Was verstehen Sie unter dem Begriff „Brunftwetter“? Sonniges, aber kaltes Wetter, Raureif in der Früh, Sonne tagsüber, Kälte am Abend? Ja, ich auch – und genau dies Wetter erwartet mich am kommenden Tag. Bei minus zwei Grad hat es in der Nacht etwas gefroren; wolkenloser Himmel und die aufgehende Sonne sowie röhrende Hirsche läuten den Tag ein. Ich kehre dorthin zurück, wo ich gestern die Begegnung mit dem Hirsch auf dem Kahlschlag hatte. Diesmal ist er nicht zu hören und ich entscheide mich, oben auf der Wiese mein Glück zu probieren. Langsam pirsche ich zum Rand der Wiese, die mit Tau bedeckt ist. Es ist schon hell genug, aber keine Bewegung in Sicht. Wieder suche ich unter einer Fichte Sichtschutz.
Hirschbrunft
Auf einmal sehe ich doch eine Bewegung auf der Wiese, aber noch nicht so deutlich, weil das Stück über einen Wiesenhügel teilweise verdeckt ist. Ich nehme meinen Hirschruf in die Hand und probiere dem Hirsch klar und deutlich verstehen zu geben, dass hier sein Rivale auf ihn wartet. Ich kann nicht glauben, was ich sehe: Der Hirsch dreht sich um und zieht langsam auf mich zu, er hat ein Ziel.

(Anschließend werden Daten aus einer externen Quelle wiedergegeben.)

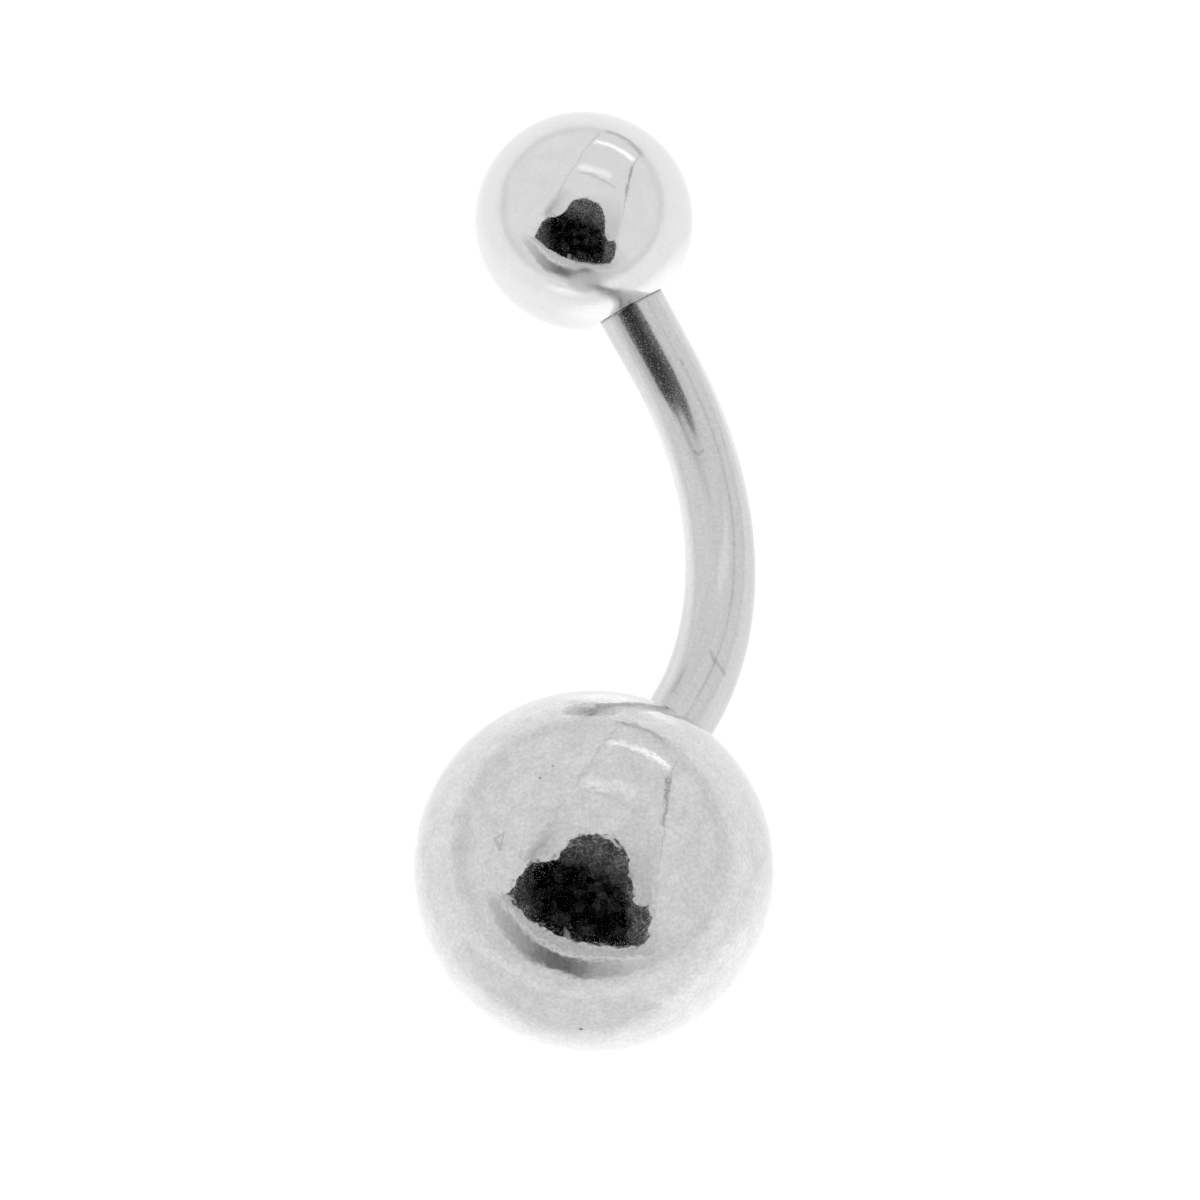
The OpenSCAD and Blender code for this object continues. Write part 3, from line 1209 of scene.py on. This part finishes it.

Er macht wenige Schritte, hält für ein paar Sekunden inne, in denen er intensiv röhrt und zieht dann seinem Rivalen weiter entgegen. Ich weiß nicht, was ich machen soll – entweder antworte ich dem Hirsch oder ich mache Fotos. Ich probiere aber beides. Diese wenigen Augenblicke gehören zu den einzigartigsten Momenten, die ich mit den Hirschen bis jetzt erleben durfte. Die Sonne geht auf, überall auf der Wiese glitzert es und vor mir steht ein kapitaler Hirsch und zeigt seine Schöne und Stärke. 20 Meter sind nun zwischen uns, als er meinen Wind bekommt und flüchtet. Ist das alles wahr, oder doch ein Traum? Traum! Oder doch nicht! Ein unfassbarer Morgen, der aber noch nicht endet und schon jetzt weiß ich nicht, wie ich das alles in Worte kleiden soll, gut dass Bilder oft mehr als diese sagen.